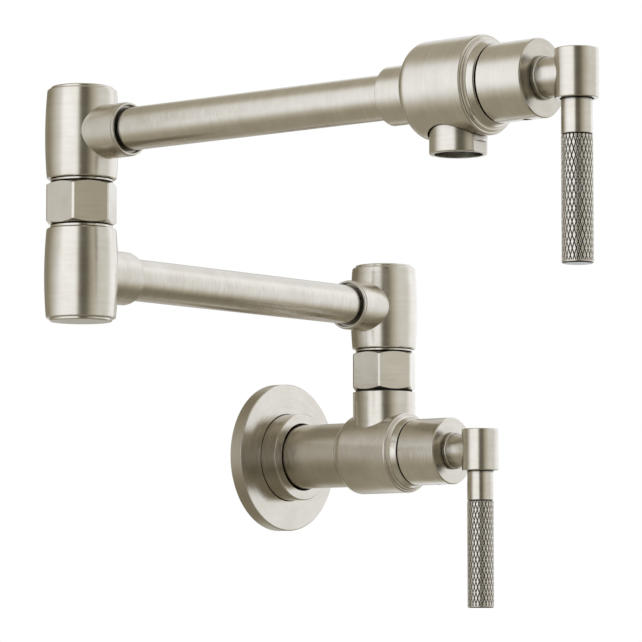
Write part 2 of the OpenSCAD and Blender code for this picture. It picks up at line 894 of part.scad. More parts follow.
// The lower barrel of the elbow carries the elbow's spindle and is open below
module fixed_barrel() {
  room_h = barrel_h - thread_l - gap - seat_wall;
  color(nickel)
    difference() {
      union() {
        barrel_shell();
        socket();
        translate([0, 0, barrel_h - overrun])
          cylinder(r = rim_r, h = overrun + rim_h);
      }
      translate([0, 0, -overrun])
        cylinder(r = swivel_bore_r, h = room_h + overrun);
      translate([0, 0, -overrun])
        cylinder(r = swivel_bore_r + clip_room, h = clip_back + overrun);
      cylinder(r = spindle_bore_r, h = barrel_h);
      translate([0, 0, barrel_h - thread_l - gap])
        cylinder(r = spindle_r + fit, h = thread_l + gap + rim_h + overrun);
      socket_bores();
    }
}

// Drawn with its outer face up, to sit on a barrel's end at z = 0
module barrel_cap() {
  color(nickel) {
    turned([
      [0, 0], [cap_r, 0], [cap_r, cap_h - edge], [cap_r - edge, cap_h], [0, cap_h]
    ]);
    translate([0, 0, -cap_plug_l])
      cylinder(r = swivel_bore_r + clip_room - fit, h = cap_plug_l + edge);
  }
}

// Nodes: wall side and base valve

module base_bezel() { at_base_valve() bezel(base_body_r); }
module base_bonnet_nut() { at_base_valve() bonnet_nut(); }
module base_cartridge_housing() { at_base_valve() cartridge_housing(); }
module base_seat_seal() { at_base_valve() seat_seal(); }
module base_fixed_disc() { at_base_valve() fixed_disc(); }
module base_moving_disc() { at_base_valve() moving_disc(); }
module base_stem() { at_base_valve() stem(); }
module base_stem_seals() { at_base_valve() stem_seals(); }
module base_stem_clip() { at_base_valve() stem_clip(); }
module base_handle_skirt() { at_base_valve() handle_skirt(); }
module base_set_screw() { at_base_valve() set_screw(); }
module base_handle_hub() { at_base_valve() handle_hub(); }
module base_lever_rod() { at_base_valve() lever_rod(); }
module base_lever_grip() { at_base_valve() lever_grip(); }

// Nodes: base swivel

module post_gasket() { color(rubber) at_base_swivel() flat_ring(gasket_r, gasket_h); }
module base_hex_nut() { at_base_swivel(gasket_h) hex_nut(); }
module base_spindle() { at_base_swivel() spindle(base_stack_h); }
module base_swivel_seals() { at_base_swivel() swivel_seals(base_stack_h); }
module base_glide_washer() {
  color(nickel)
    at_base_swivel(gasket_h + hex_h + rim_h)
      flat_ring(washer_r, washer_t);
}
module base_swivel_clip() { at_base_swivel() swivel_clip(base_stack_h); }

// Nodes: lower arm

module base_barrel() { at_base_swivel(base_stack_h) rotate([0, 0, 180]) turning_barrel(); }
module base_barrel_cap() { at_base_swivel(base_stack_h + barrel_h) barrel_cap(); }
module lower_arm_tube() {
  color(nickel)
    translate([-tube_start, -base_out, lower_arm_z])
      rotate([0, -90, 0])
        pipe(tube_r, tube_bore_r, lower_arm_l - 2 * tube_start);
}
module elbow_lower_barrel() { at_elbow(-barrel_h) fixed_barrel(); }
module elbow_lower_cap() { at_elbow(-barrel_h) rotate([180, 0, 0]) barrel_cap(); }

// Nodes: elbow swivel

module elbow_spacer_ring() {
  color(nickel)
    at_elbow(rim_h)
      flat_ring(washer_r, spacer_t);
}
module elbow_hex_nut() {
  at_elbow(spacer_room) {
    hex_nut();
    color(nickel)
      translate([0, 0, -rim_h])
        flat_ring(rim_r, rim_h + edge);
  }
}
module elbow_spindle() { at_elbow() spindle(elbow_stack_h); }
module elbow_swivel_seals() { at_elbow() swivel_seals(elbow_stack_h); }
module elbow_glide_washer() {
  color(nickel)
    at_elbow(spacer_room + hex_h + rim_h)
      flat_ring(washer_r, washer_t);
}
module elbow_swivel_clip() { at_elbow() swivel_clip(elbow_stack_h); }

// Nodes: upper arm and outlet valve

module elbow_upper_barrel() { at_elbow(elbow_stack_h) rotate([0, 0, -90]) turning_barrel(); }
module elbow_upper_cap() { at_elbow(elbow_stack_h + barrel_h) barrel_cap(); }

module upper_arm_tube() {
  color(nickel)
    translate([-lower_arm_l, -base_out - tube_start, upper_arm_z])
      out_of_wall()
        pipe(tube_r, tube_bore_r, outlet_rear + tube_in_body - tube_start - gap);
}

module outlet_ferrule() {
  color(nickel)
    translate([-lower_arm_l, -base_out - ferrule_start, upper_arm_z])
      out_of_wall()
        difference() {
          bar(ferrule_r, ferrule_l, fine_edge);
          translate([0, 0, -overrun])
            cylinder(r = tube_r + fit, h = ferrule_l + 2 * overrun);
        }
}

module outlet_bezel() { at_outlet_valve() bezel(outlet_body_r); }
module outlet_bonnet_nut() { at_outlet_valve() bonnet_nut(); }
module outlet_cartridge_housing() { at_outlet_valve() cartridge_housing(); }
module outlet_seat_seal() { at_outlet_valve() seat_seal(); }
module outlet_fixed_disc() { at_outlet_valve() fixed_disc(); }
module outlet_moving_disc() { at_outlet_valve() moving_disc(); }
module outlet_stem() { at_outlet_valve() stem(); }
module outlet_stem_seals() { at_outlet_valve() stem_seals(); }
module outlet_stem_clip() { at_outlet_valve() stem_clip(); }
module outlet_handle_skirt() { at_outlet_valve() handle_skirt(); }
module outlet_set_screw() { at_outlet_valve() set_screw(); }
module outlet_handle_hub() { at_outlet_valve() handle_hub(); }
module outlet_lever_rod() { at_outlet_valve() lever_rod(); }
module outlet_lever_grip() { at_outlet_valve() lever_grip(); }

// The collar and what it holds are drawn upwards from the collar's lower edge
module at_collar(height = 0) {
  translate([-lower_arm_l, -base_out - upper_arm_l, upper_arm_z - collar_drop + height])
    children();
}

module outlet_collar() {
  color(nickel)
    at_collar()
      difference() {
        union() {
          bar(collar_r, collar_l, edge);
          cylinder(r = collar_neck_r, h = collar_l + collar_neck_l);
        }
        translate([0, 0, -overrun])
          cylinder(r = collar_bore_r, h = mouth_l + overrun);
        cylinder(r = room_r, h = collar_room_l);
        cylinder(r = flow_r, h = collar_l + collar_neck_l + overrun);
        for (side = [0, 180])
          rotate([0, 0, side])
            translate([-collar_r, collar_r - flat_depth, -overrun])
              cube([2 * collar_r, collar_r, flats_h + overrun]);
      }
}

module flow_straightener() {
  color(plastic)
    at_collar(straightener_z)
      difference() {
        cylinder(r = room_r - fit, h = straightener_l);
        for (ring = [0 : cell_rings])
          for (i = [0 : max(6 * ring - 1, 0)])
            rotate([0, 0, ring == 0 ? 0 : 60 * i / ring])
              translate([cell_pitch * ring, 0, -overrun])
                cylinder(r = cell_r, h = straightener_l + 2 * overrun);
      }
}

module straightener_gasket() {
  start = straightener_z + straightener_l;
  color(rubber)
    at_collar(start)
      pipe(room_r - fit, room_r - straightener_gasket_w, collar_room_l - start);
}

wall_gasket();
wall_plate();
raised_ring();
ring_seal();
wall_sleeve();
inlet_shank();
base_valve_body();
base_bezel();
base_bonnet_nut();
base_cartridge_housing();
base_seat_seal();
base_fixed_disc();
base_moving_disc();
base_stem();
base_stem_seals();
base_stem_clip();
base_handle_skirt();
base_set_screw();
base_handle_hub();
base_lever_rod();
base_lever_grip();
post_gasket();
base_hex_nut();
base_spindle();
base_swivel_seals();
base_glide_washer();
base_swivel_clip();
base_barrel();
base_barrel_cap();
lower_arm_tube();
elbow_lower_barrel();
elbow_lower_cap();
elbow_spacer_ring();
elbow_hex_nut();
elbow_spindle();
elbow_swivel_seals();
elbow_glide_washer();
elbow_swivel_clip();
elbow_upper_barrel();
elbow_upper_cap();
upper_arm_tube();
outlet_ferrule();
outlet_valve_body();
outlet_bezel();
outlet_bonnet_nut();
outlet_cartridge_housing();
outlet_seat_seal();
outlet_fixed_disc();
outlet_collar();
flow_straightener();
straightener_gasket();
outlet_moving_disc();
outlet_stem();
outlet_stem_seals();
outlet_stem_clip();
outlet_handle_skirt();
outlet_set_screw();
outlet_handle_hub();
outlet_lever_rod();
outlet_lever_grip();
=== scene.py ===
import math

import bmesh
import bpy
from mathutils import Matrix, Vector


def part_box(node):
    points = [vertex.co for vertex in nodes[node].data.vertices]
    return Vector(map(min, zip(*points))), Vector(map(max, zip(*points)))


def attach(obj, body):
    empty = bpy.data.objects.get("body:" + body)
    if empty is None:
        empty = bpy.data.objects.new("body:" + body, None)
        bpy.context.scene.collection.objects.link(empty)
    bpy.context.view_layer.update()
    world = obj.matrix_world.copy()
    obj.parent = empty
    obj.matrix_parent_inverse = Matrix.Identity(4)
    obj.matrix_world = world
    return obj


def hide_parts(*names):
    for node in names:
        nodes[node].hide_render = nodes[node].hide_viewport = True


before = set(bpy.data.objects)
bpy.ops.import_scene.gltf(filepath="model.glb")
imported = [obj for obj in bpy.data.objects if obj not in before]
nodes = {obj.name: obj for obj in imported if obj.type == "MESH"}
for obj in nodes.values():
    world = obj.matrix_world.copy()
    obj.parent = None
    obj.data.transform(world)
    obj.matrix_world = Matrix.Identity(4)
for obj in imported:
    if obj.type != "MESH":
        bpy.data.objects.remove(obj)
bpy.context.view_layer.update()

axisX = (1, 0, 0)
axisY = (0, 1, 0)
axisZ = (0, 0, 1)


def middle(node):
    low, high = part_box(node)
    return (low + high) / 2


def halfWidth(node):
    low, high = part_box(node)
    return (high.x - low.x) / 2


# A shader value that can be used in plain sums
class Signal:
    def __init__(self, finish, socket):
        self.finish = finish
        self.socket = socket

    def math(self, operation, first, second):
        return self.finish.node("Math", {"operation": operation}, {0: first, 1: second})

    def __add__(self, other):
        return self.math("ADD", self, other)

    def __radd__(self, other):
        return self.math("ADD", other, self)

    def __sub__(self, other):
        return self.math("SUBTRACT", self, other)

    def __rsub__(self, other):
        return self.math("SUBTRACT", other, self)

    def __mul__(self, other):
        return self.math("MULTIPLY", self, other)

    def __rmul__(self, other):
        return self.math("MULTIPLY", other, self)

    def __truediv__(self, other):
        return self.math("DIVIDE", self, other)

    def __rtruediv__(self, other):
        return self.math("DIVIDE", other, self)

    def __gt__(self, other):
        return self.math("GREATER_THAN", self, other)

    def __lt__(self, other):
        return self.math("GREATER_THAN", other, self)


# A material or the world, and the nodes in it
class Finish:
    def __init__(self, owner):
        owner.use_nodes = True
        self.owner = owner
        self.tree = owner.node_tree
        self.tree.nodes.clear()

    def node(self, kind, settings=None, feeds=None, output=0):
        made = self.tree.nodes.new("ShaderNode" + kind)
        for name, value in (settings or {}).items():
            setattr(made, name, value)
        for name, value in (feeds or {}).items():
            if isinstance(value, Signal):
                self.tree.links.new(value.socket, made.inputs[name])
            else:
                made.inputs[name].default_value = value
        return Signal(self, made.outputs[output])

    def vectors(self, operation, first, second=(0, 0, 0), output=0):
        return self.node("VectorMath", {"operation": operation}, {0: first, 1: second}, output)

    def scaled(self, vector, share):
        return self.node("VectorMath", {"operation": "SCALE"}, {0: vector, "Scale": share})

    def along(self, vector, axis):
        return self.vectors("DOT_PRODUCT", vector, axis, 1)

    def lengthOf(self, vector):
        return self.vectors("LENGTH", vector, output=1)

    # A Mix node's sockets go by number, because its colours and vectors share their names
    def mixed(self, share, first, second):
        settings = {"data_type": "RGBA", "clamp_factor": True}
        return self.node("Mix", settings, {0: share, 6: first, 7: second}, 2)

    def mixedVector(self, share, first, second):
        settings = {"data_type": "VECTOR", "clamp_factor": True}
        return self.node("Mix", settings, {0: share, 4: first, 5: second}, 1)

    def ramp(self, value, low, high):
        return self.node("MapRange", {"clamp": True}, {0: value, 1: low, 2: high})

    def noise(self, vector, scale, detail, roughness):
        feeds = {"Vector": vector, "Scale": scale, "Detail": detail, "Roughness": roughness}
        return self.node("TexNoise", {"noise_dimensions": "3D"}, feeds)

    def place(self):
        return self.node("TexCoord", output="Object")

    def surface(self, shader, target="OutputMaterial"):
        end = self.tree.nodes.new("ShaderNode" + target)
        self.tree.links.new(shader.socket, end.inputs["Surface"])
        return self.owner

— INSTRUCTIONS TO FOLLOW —
Repeat word for word the stretch of lines from the one with "obj.parent = empty" down to the one with "return (low + high) / 2", both included.

— CORRECT RESPONSE —
    obj.parent = empty
    obj.matrix_parent_inverse = Matrix.Identity(4)
    obj.matrix_world = world
    return obj


def hide_parts(*names):
    for node in names:
        nodes[node].hide_render = nodes[node].hide_viewport = True


before = set(bpy.data.objects)
bpy.ops.import_scene.gltf(filepath="model.glb")
imported = [obj for obj in bpy.data.objects if obj not in before]
nodes = {obj.name: obj for obj in imported if obj.type == "MESH"}
for obj in nodes.values():
    world = obj.matrix_world.copy()
    obj.parent = None
    obj.data.transform(world)
    obj.matrix_world = Matrix.Identity(4)
for obj in imported:
    if obj.type != "MESH":
        bpy.data.objects.remove(obj)
bpy.context.view_layer.update()

axisX = (1, 0, 0)
axisY = (0, 1, 0)
axisZ = (0, 0, 1)


def middle(node):
    low, high = part_box(node)
    return (low + high) / 2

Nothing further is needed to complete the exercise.